The Fabelmans di Steven Spielberg, la recensione

The Fabelmans

Dopo un anno dall’uscita del suo West Side Story, arriva in sala il nuovo attesissimo film di Steven Spielberg. Scritto a quattro mani con Tony Kushner, The Fabelmans è la personalissima lettera d’amore di Spielberg al cinema e alla famiglia, le due metà che fin da bambino hanno plasmato la sua creazione artistica. Un film che è più un sogno ad occhi aperti – personale, eppure universale – dove per la prima volta il regista statunitense mette in scena l’autobiografia della propria infanzia e giovinezza. Spielberg scava nella propria memoria, ritorna alle origini e apre il suo cuore allo spettatore, offrendogli un catartico racconto di formazione. 
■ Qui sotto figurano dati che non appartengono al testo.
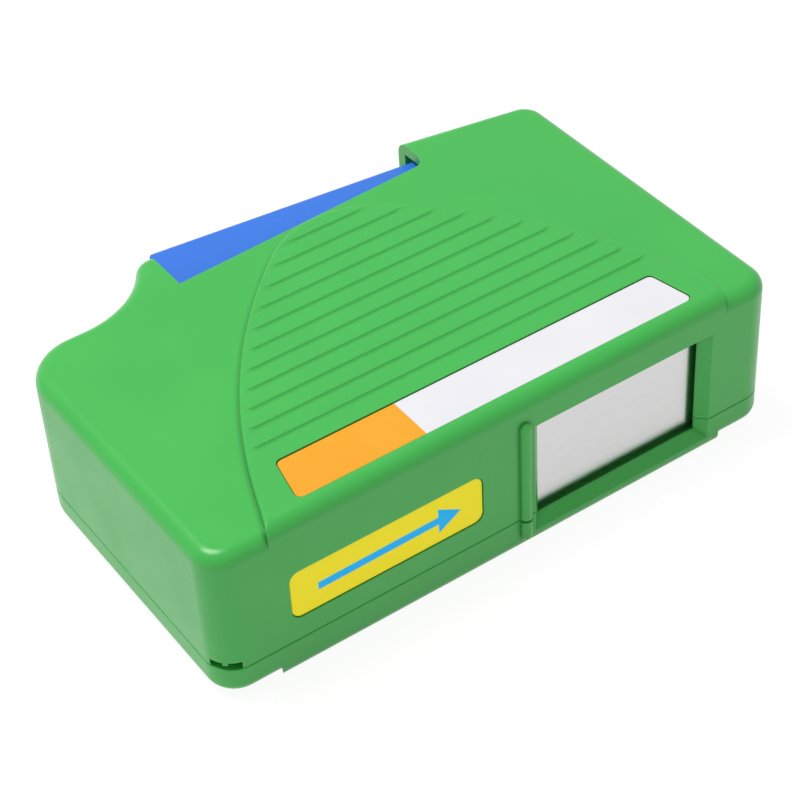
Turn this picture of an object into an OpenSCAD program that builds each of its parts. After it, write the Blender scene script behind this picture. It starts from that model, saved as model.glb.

Il viaggio nel mondo dei sogni e della vita di Spielberg inizia una sera di dicembre del 1952, Sam Fabelman (il suo alter-ego interpretato da Mateo Zoryan) è un bambino di sei anni che, alquanto terrorizzato, si appresta a vedere il suo primo film al cinema, Il più grande spettacolo del mondo di Cecil B. De Mille. Il padre Burt (Paul Dano) è un ingegnere informatico e, in quanto uomo molto pragmatico, cerca di incuriosirlo spiegandogli il processo tecnico che si cela dietro al film. La madre Mitzi (Michelle Williams), pianista per vocazione, lo rassicura promettendogli che «i film sono come i sogni che non dimenticherai mai». Sammy rimane folgorato da quella visione sul grande schermo tanto che deciderà di replicare la sequenza dell’incidente del treno in una sorta di remake casalingo con i suoi modellini dei treni e una piccola cinepresa.

Incoraggiato a coltivare la sua passione dai genitori, Sammy ancora bambino è già un regista amatoriale che sperimenta, taglia la pellicola 8mm e realizza film con amici e familiari. Allo stesso tempo scopre le potenzialità del mezzo cinematografico come manifestazione della propria creatività. Si sviluppa così, in un flusso emotivo profondo e commovente, questo lungo ricordo in movimento che è la storia della sua vita. All’età di 16 anni è attraverso una serie di fotogrammi che Sammy scopre l’intrigo amoroso della madre Mitzi con Benny (Seth Rogen), il migliore amico del padre. Da quel momento, l’equilibrio familiare s’incrina e le complicazioni del matrimonio dei genitori lo segneranno profondamente.

Sam scopre il potere che ha l’arte di guarire e confortare: se dapprima il cinema era mera espressione della meraviglia del quotidiano – si veda la scena in cui Mitzi, illuminata dai fari della macchina, danza di notte come su un set improvvisato (forse un omaggio alla Serpentine Dance di Loïe Füller) – ora diviene invece uno strumento di protezione ed evasione. Il cinema quindi come rifugio e medium incanalatore del dolore, quando le parole non bastano più. Sam diciottenne (interpretato dall’ottimo Gabriel LaBelle) si pone con nuova consapevolezza rispetto al mezzo filmico. Sa di poter manipolare le immagini, e quindi anche la realtà, a proprio piacimento e – in puro stile hollywoodiano – nel filmato per il Ditch Day del 1964 trasforma il bullo della scuola in un eroe, solo per gusto estetico e narrativo. 

Quello di Spielberg rappresenta anche un simbolico viaggio tra i generi cinematografici: c’è la commedia, ma anche – e soprattutto – il western. Dopo il film di De Mille, l’altro film-modello che ha scolpito il suo immaginario è sicuramente L’uomo che uccise Liberty Valance di John Ford. Il western, però, è anche metafora del senso di isolamento e d’inadeguatezza, dei continui spostamenti della sua famiglia, dall’Ohio alla California. The Fabelmans, in tal senso, è anche un viaggio nella storia del cinema, viaggio che parte dal treno, simbolo del cinema delle origini, e che si conclude alle porte della “Fabbrica dei Sogni”, gli Studios hollywoodiani, luogo cruciale dove Sam farà un incontro fondamentale per la costruzione della propria identità registica, tra orizzonti reali e metaforici.